Haven’t tried Windows to see if its a GPU hardware problem. While loading Windows on a USB drive and booting from it is possible, its annoying and very time-consuming to do.
Anyway, I see 535.129.03 is available. I suppose I can try that first. But considering two related threads below, its not very encouraging to try that particular driver version…
No. The system goes into a hard freeze. Pressing Num Lock no longer toggles the LED meaning regular interrupts are no longer being serviced. Hard freeze = no logs, nothing. Dead as a brick. All I can do is power cycle.
I’ve been trying to enable the NMI watchdog specifically designed for these kinds of situations in order to get a stack trace. Haven’t had much time yet to play with it tho.
I think I set the right kernel flags but I don’t think even half a stack trace will fit on 640x480 or whatever VESA resolution kernel will decide to use for printing. Considering this is a GPU/driver problem I’m not sure I’ll get to see anything at all to be honest.
It would be nice to get a kernel dump but setting up kdump is a bit challenging when you’ve never used it before. I happen to know a kernel dev and I want to ask him about it but he wasn’t in today.
Meanwhile, I’ve upgrading to kernel 5.15.0-88 and driver 535.129.03. So far it has made little difference.
With a 900 watt power supply, less than 30% GPU load on a motherboard with loads of overclocking features? Shouldn’t be. I could test that hypothesis with some CUDA workload but its extremely unlikely.
Before this I had a GTX 770 (230 watts), now a RTX 4060 Ti (160 watts). There should be no issues as power consumption went down with this upgrade.
Haven’t had much luck with the NMI watchdog, I’ll keep trying.
It’s not about total power or PSU but the mainboard’s pcie power. Specified for up to 75W but newer gpus are known to draw more. You could try to limit clocking to prevent the gpu from going into boost state
nvidia-smi -lgc 300,1500
and see if that helps.
I didn’t read your last comment until now and it took me a while to figure out how to do it because NVIDIA settings doesn’t let you lock the clock speeds nor set the power limits.
And it actually works. Chrome still manages to freeze the whole system occasionally but I’m able to play games now for extended periods that before would freeze everything within minutes.
Displayed GPU load appears to be relative, before it was 30% now it’s near 90%. Powermizer also appears to be worthless, it shows “performance levels” it wants to use, not what its actually running. nvidia-smi shows correct values, memory clock varies but maxes out at 9000 while GPU clock stays at 405. Card temperature hovers around 42C, fans remain idle. Reported power usage remains below 40 watts.
I haven’t tried other values yet, for now I’m just happy I can use my system again.
This does raise the question… clearly these cards are out-of-spec in regards to main board power draw. Various sources seem to suggest this is software-controlled. Will upgrading the VBIOS make a difference? It currently has 95.06.1A.40.66.

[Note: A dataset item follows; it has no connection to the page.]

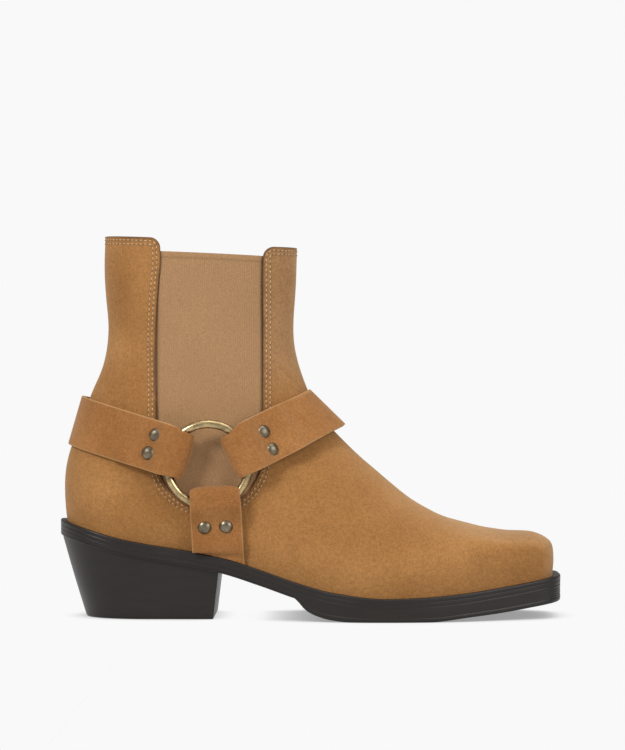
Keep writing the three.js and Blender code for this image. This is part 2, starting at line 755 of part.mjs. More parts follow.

Finally went and replaced my 4060 TI with my son’s 3060 TI and all my problems went away. The occasional lock-up once every 2-3 weeks is manageable, multiple lock-ups daily are not.
Did not reinstall my driver, nor upgraded kernel, only swapped video cards. Don’t have to throttle the card using nvidia-smi either. It is consuming double the power no problems.
The 4060 TI is not physically faulty, my son has been using it without issues the entire time.
I am still convinced this is a driver problem. Throttling the 4060 TI just made problems appear less frequently but they still did. Over time even throttled the 4060 TI would have the same problem playing Dyson Sphere Project and locked up just minutes after loading a save. Without a hardware riser and a scope I can never disprove power draw issues but as a developer this reeks of a race condition.
As far as the 3060 TI locking up much less frequently… I guess the driver bits for this specific card are simply more mature.